習主席が異例3期目へ 党大会で自画自賛、台湾問題では「武力行使放棄しない」と強調(2022年10月16日)
ゼロコロナ政策や経済対策など世界が注目するなか、中国で5年に一度の共産党大会が始まりました。国家主席である習近平総書記は演説で、台湾を巡って「決して武力行使の放棄を約束しない」と強調しました。
中国共産党員9600万人以上を代表する約2300人の党員に拍手で迎えられた党トップの習近平総書記。過去10年間の報告は自画自賛でした。
中国共産党・習近平総書記:「国際情勢の急激な変化に直面したが、国の発展と安全の主導権を掌握し、世界の注目を集める大きな成果を上げた」
党大会で慣例である2期10年の任期満了を迎える習総書記は、異例の3期目が確実視されています。
北京では不測の事態を防ぐため、厳戒態勢が敷かれていました。
13日には北京市内の高架橋に習総書記を痛烈に批判する横断幕が掲げられていました。
横断幕は当局によってすぐさま撤去されましたが、習総書記への権力集中の批判は、くすぶっています。
特に推し進めてきた“ゼロコロナ政策”は…。
中国共産党・習近平総書記:「コロナに直面したが、人民の命の大切さにゼロコロナ政策で大きな成果を上げました」
と、こちらも自画自賛でしたが…。
感染者が確認されると施設は突如、閉鎖され、利用者は強制隔離。
各地で不満が高まっています。
一方、習総書記は核戦力についても強化する方針を示唆しました。
中国共産党・習近平総書記:「我々は人民戦争の戦略・戦術を強化する。強固な戦略的抑止システムを構築し、新分野の戦闘部隊の比率を高め、実戦に即した軍事訓練を徹底して推進しなければならない」
約1時間40分にわたった習総書記のスピーチ。中国のSNSでは、視聴を義務付けられた学生や企業の職員たちとみられる様子が投稿されていました。
一番長く大きな拍手が起きたのは、台湾問題について語った時でした。
中国共産党・習近平総書記:「台湾問題は中国人自身のことであり、中国人が自分で決めなくてはいけない。決して武力行使の放棄はしない。必要な、あらゆる措置を取る選択肢を続ける。祖国の完全な統一は必ず実現しなくてはならず、また必ず実現できる」
武力行使は放棄しないとしました。これについて台湾では…。
権力集中はどこまで進むのでしょうか。党大会は今月22日まで開かれ、習総書記をトップとする新たな指導部の顔ぶれが判明します。

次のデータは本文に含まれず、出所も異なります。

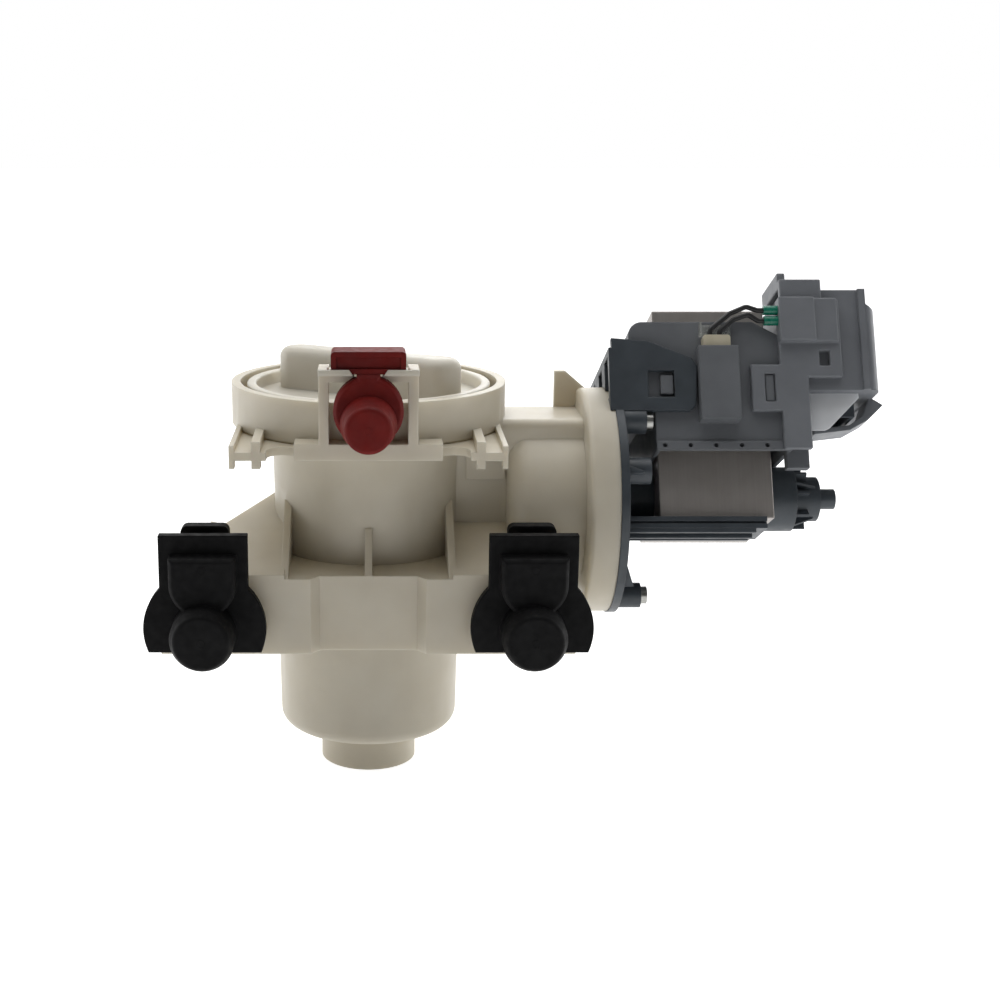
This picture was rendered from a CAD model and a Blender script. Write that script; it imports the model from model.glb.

習総書記の演説について、ポイントはどこにあったのでしょうか。中国から報告です。
(富阪範明記者報告)
5年前より1時間以上、短くなった演説ですが、習総書記はこれまでの目標だった「ゆとりのある社会」はすでに実現したとして、これからは現代化した社会主義の強い国を目指すと強調しました。
そのうえで、アメリカなどとは違う、西側とは違う中国独自の発展モデルで成長を続け、世界に貢献すると自信を示しています。
また、台湾問題についても必ず統一を実現すると言い切る形で、会場からは大きな拍手が湧きました。
この後に改定される党規約でも台湾統一に向けた党の役割が協調される形で盛り込まれる可能性があります。
ただ、私が気になったのは国民が最も気にしている「ゼロコロナ政策」をどうするのか、今後についての説明がなかったことです。
異例の3期目就任が確実視され、権力の集中が進んでいる習総書記ですが、今後は「ゼロコロナ政策」からの脱却が最初の課題となるかもしれません。